### Stated goal
Write each line out exactly, leaving none out.

### Information shown
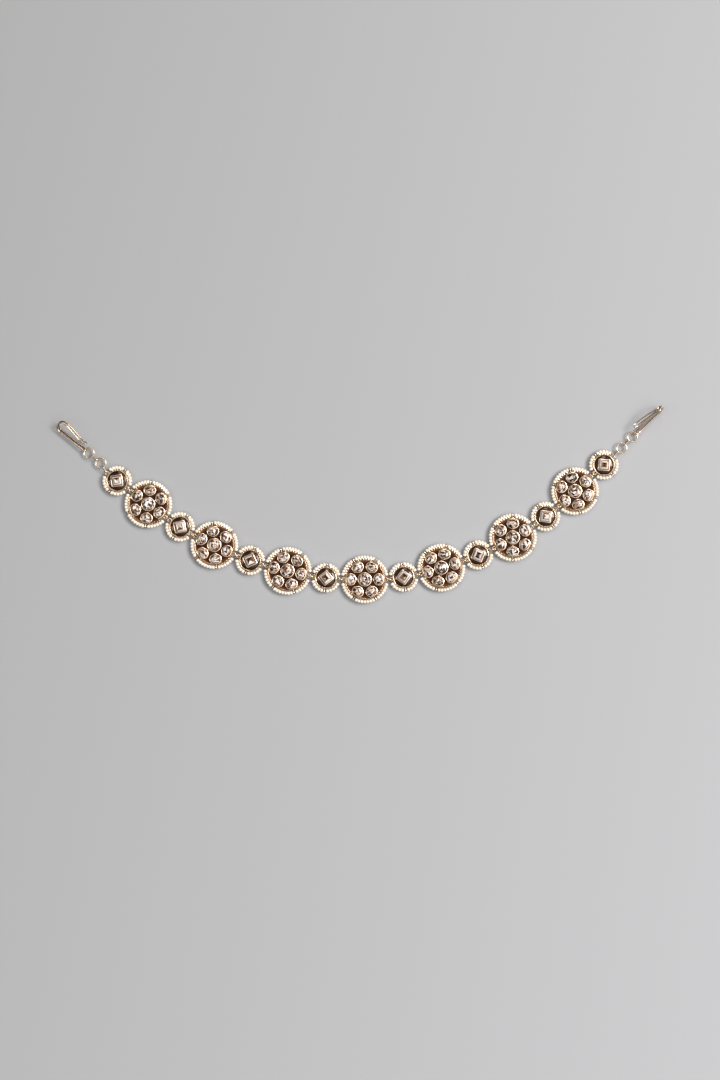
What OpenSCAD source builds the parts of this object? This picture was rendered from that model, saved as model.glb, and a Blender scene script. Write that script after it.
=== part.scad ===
// Matha patti: a jewelled forehead and hair chain, lying flat in the curve it is worn in.
// Eight enamelled studs and seven large rosettes stand by turns on one line of jump rings.
// The origin is the middle of the middle rosette's back, and the stones look up, along +Z.

/* [Stones] */
// Radius of the round stone in the middle of a rosette
centre_stone_r = 3.25; // [2.8:0.05:3.8]
// Length of a petal stone, outwards from the middle of the rosette
petal_len = 4.7; // [4.2:0.1:5.6]
// Width of a petal stone at its outer end
petal_w = 5.6; // [4.8:0.1:6.2]
// Corner radius at the narrow inner end of a petal stone
petal_tip_r = 1.2; // [0.9:0.1:1.5]
// Corner radius at the wide outer end of a petal stone
petal_corner_r = 2.1; // [1.7:0.1:2.3]
// Side of the square stone in a stud
square_stone = 5.2; // [4.4:0.1:5.8]
// Width of the cut that takes off each corner of the square stone
square_corner = 0.5; // [0.3:0.1:0.9]
// Height of the flat-backed stones of a rosette, back to table
rosette_stone_h = 3; // [2.6:0.1:3.6]
// Height of the stone of a stud, back to table
square_stone_h = 3.8; // [3.2:0.1:4.4]
// Thickness of the girdle, the stone's widest band
girdle = 0.3; // [0.2:0.05:0.5]
// Height of the girdle over the stone's back, as a share of the stone's height
girdle_share = 0.5; // [0.4:0.02:0.6]
// Width of the table as a share of the whole stone
table_share = 0.52; // [0.4:0.02:0.65]
// Width of the foiled back as a share of the whole stone
back_share = 0.7; // [0.6:0.02:0.85]
// Clearance between a stone and the collet that holds it, and under it
stone_clearance = 0.1; // [0.08:0.01:0.14]

/* [Settings] */
// Thickness of the back plates
plate_t = 0.9; // [0.6:0.1:1.2]
// Thickness of the collet walls round the stones
collet_wall = 0.55; // [0.4:0.05:0.7]
// How far a collet rises over the girdle of its stone
bezel_lip = 0.3; // [0.2:0.05:0.45]
// Gap between the centre collet and the petal collets
petal_spacing = 0.55; // [0.4:0.05:0.9]
// How far the petal collets run into the rim they are soldered to
petal_solder = 0.15; // [0.1:0.05:0.3]
// Gap between the square collet's corners and the rim of a stud
stud_margin = 0.7; // [0.5:0.05:1.2]
// Thickness of the rim wall
rim_wall = 0.7; // [0.5:0.05:0.9]
// How far the rims rise over the eyelets soldered to them
rim_lip = 0.3; // [0.2:0.05:0.6]
// Diameter of the bead that finishes the top of the rims
rim_bead_d = 0.9; // [0.8:0.05:1.2]
// Depth of the dark ground below the rim of a rosette
ground_depth = 0.6; // [0.4:0.1:0.9]
// Depth of the enamel below the rim of a stud
enamel_depth = 0.3; // [0.2:0.1:0.6]
// Clearance round the ground and the enamel
enamel_clearance = 0.1; // [0.06:0.01:0.15]

/* [Pearls] */
// Diameter of the seed pearls
pearl_d = 2.1; // [1.8:0.1:2.3]
// Gap between the rim and the pearls
pearl_gap = 0.2; // [0.1:0.05:0.4]
// Diameter of the wire the pearls are threaded on
thread_wire_d = 0.4; // [0.3:0.05:0.5]
// Gap between an eyelet and the end of a row of pearls
eyelet_pearl_gap = 0.75; // [0.65:0.05:1]
// Gap between a bead loop and the rows of pearls beside it
loop_pearl_gap = 0.5; // [0.3:0.05:0.7]

/* [Links] */
// Radius of the holes in the eyelets
eyelet_hole_r = 0.6; // [0.55:0.05:0.75]
// Diameter of the wire the eyelets are bent from
eyelet_wire_d = 0.7; // [0.5:0.05:0.8]
// Gap between the rim and the hole of an eyelet
eyelet_offset = 0.1; // [0.05:0.05:0.3]
// Gap between the two eyelets that share a jump ring
joint_gap = 0.4; // [0.3:0.05:0.5]
// Diameter of the wire of the jump rings and links
link_wire_d = 0.6; // [0.5:0.05:0.7]
// Height of the lowest point of the links over the surface below
link_floor_gap = 0.1; // [0.05:0.05:0.3]
// Radius of the hole in a bead loop
bead_loop_hole_r = 0.4; // [0.35:0.05:0.45]
// Diameter of the wire of a bead loop
bead_loop_wire_d = 0.6; // [0.5:0.05:0.7]
// How far a bead loop's middle stands out past the wire that it holds
bead_loop_out = 0.08; // [0:0.02:0.1]
// Length of an end link between the wires at its two ends
end_link_len = 4.7; // [4.6:0.1:5.6]
// Height of an end link between its upper and lower wires
end_link_h = 2.6; // [2.4:0.1:2.9]
// Outer diameter of the flat end rings
end_ring_d = 6.2; // [5.8:0.1:7]
// Diameter of the wire of the end rings
end_ring_wire_d = 0.75; // [0.6:0.05:0.9]
// Clearance between a link and the wire it holds
link_clearance = 0.12; // [0.1:0.01:0.16]

/* [Hair hooks] */
// Length of a hook from its eye to the middle of its bend
hook_len = 18; // [16:0.5:24]
// Widest opening between the two legs, wire middle to wire middle
hook_open = 7.4; // [6:0.1:8]
// Opening at the free tip, wire middle to wire middle
hook_mouth = 3.4; // [2.6:0.1:4.4]
// Length of the free leg as a share of the hook
hook_return = 1; // [0.8:0.02:1]
// Diameter of the doubled wire
hook_wire_d = 0.8; // [0.7:0.05:0.9]
// Distance between the middles of the doubled wire's two strands
hook_strand_gap = 1.7; // [1.3:0.05:1.9]
// How far the left hook leans from flat on its side
left_hook_roll = 45; // [30:5:90]
// How far the right hook leans from flat on its side
right_hook_roll = 82; // [30:2:90]
// How far the free tip of the left hook is bent aside, out of the hook's plane
left_hook_splay = 1; // [0:0.5:4]
// How far the free tip of the right hook is bent aside, out of the hook's plane
right_hook_splay = 3; // [0:0.5:4]

/* [Hidden] */
// Heading of each station along the chain, left to right: studs are even, rosettes odd
station_heading = [-37, -37, -33, -25, -20, -13, -6, 0, 9, 17, 22, 30, 37, 43, 41];
// Headings of the link to the inner ring, the link to the outer ring, and the hook
left_end_heading = [123, 139, 143];
right_end_heading = [46, 46, 44];
rosette_count = 7;
stud_count = rosette_count + 1;
middle = rosette_count;
petals = 6;
round_facets = 16;
hook_sides = 10;
hook_rings = 12;
smooth = 48;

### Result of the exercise
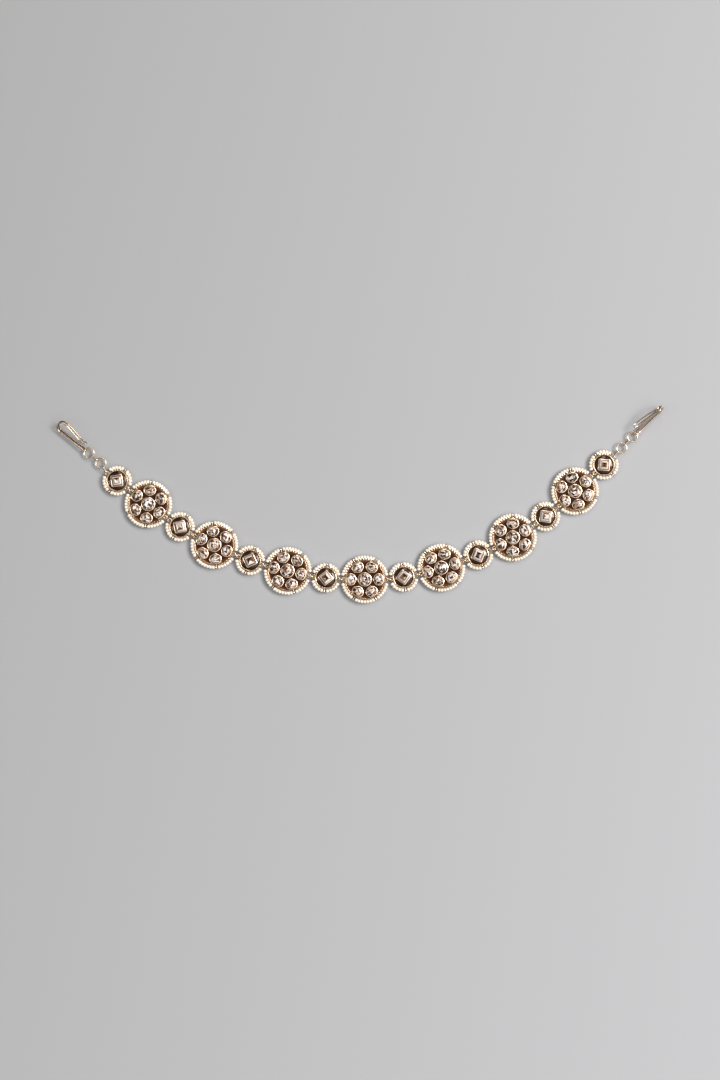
What OpenSCAD source builds the parts of this object? This picture was rendered from that model, saved as model.glb, and a Blender scene script. Write that script after it.
=== part.scad ===
// Matha patti: a jewelled forehead and hair chain, lying flat in the curve it is worn in.
// Eight enamelled studs and seven large rosettes stand by turns on one line of jump rings.
// The origin is the middle of the middle rosette's back, and the stones look up, along +Z.

/* [Stones] */
// Radius of the round stone in the middle of a rosette
centre_stone_r = 3.25; // [2.8:0.05:3.8]
// Length of a petal stone, outwards from the middle of the rosette
petal_len = 4.7; // [4.2:0.1:5.6]
// Width of a petal stone at its outer end
petal_w = 5.6; // [4.8:0.1:6.2]
// Corner radius at the narrow inner end of a petal stone
petal_tip_r = 1.2; // [0.9:0.1:1.5]
// Corner radius at the wide outer end of a petal stone
petal_corner_r = 2.1; // [1.7:0.1:2.3]
// Side of the square stone in a stud
square_stone = 5.2; // [4.4:0.1:5.8]
// Width of the cut that takes off each corner of the square stone
square_corner = 0.5; // [0.3:0.1:0.9]
// Height of the flat-backed stones of a rosette, back to table
rosette_stone_h = 3; // [2.6:0.1:3.6]
// Height of the stone of a stud, back to table
square_stone_h = 3.8; // [3.2:0.1:4.4]
// Thickness of the girdle, the stone's widest band
girdle = 0.3; // [0.2:0.05:0.5]
// Height of the girdle over the stone's back, as a share of the stone's height
girdle_share = 0.5; // [0.4:0.02:0.6]
// Width of the table as a share of the whole stone
table_share = 0.52; // [0.4:0.02:0.65]
// Width of the foiled back as a share of the whole stone
back_share = 0.7; // [0.6:0.02:0.85]
// Clearance between a stone and the collet that holds it, and under it
stone_clearance = 0.1; // [0.08:0.01:0.14]

/* [Settings] */
// Thickness of the back plates
plate_t = 0.9; // [0.6:0.1:1.2]
// Thickness of the collet walls round the stones
collet_wall = 0.55; // [0.4:0.05:0.7]
// How far a collet rises over the girdle of its stone
bezel_lip = 0.3; // [0.2:0.05:0.45]
// Gap between the centre collet and the petal collets
petal_spacing = 0.55; // [0.4:0.05:0.9]
// How far the petal collets run into the rim they are soldered to
petal_solder = 0.15; // [0.1:0.05:0.3]
// Gap between the square collet's corners and the rim of a stud
stud_margin = 0.7; // [0.5:0.05:1.2]
// Thickness of the rim wall
rim_wall = 0.7; // [0.5:0.05:0.9]
// How far the rims rise over the eyelets soldered to them
rim_lip = 0.3; // [0.2:0.05:0.6]
// Diameter of the bead that finishes the top of the rims
rim_bead_d = 0.9; // [0.8:0.05:1.2]
// Depth of the dark ground below the rim of a rosette
ground_depth = 0.6; // [0.4:0.1:0.9]
// Depth of the enamel below the rim of a stud
enamel_depth = 0.3; // [0.2:0.1:0.6]
// Clearance round the ground and the enamel
enamel_clearance = 0.1; // [0.06:0.01:0.15]

/* [Pearls] */
// Diameter of the seed pearls
pearl_d = 2.1; // [1.8:0.1:2.3]
// Gap between the rim and the pearls
pearl_gap = 0.2; // [0.1:0.05:0.4]
// Diameter of the wire the pearls are threaded on
thread_wire_d = 0.4; // [0.3:0.05:0.5]
// Gap between an eyelet and the end of a row of pearls
eyelet_pearl_gap = 0.75; // [0.65:0.05:1]
// Gap between a bead loop and the rows of pearls beside it
loop_pearl_gap = 0.5; // [0.3:0.05:0.7]

/* [Links] */
// Radius of the holes in the eyelets
eyelet_hole_r = 0.6; // [0.55:0.05:0.75]
// Diameter of the wire the eyelets are bent from
eyelet_wire_d = 0.7; // [0.5:0.05:0.8]
// Gap between the rim and the hole of an eyelet
eyelet_offset = 0.1; // [0.05:0.05:0.3]
// Gap between the two eyelets that share a jump ring
joint_gap = 0.4; // [0.3:0.05:0.5]
// Diameter of the wire of the jump rings and links
link_wire_d = 0.6; // [0.5:0.05:0.7]
// Height of the lowest point of the links over the surface below
link_floor_gap = 0.1; // [0.05:0.05:0.3]
// Radius of the hole in a bead loop
bead_loop_hole_r = 0.4; // [0.35:0.05:0.45]
// Diameter of the wire of a bead loop
bead_loop_wire_d = 0.6; // [0.5:0.05:0.7]
// How far a bead loop's middle stands out past the wire that it holds
bead_loop_out = 0.08; // [0:0.02:0.1]
// Length of an end link between the wires at its two ends
end_link_len = 4.7; // [4.6:0.1:5.6]
// Height of an end link between its upper and lower wires
end_link_h = 2.6; // [2.4:0.1:2.9]
// Outer diameter of the flat end rings
end_ring_d = 6.2; // [5.8:0.1:7]
// Diameter of the wire of the end rings
end_ring_wire_d = 0.75; // [0.6:0.05:0.9]
// Clearance between a link and the wire it holds
link_clearance = 0.12; // [0.1:0.01:0.16]

/* [Hair hooks] */
// Length of a hook from its eye to the middle of its bend
hook_len = 18; // [16:0.5:24]
// Widest opening between the two legs, wire middle to wire middle
hook_open = 7.4; // [6:0.1:8]
// Opening at the free tip, wire middle to wire middle
hook_mouth = 3.4; // [2.6:0.1:4.4]
// Length of the free leg as a share of the hook
hook_return = 1; // [0.8:0.02:1]
// Diameter of the doubled wire
hook_wire_d = 0.8; // [0.7:0.05:0.9]
// Distance between the middles of the doubled wire's two strands
hook_strand_gap = 1.7; // [1.3:0.05:1.9]
// How far the left hook leans from flat on its side
left_hook_roll = 45; // [30:5:90]
// How far the right hook leans from flat on its side
right_hook_roll = 82; // [30:2:90]
// How far the free tip of the left hook is bent aside, out of the hook's plane
left_hook_splay = 1; // [0:0.5:4]
// How far the free tip of the right hook is bent aside, out of the hook's plane
right_hook_splay = 3; // [0:0.5:4]

/* [Hidden] */
// Heading of each station along the chain, left to right: studs are even, rosettes odd
station_heading = [-37, -37, -33, -25, -20, -13, -6, 0, 9, 17, 22, 30, 37, 43, 41];
// Headings of the link to the inner ring, the link to the outer ring, and the hook
left_end_heading = [123, 139, 143];
right_end_heading = [46, 46, 44];
rosette_count = 7;
stud_count = rosette_count + 1;
middle = rosette_count;
petals = 6;
round_facets = 16;
hook_sides = 10;
hook_rings = 12;
smooth = 48;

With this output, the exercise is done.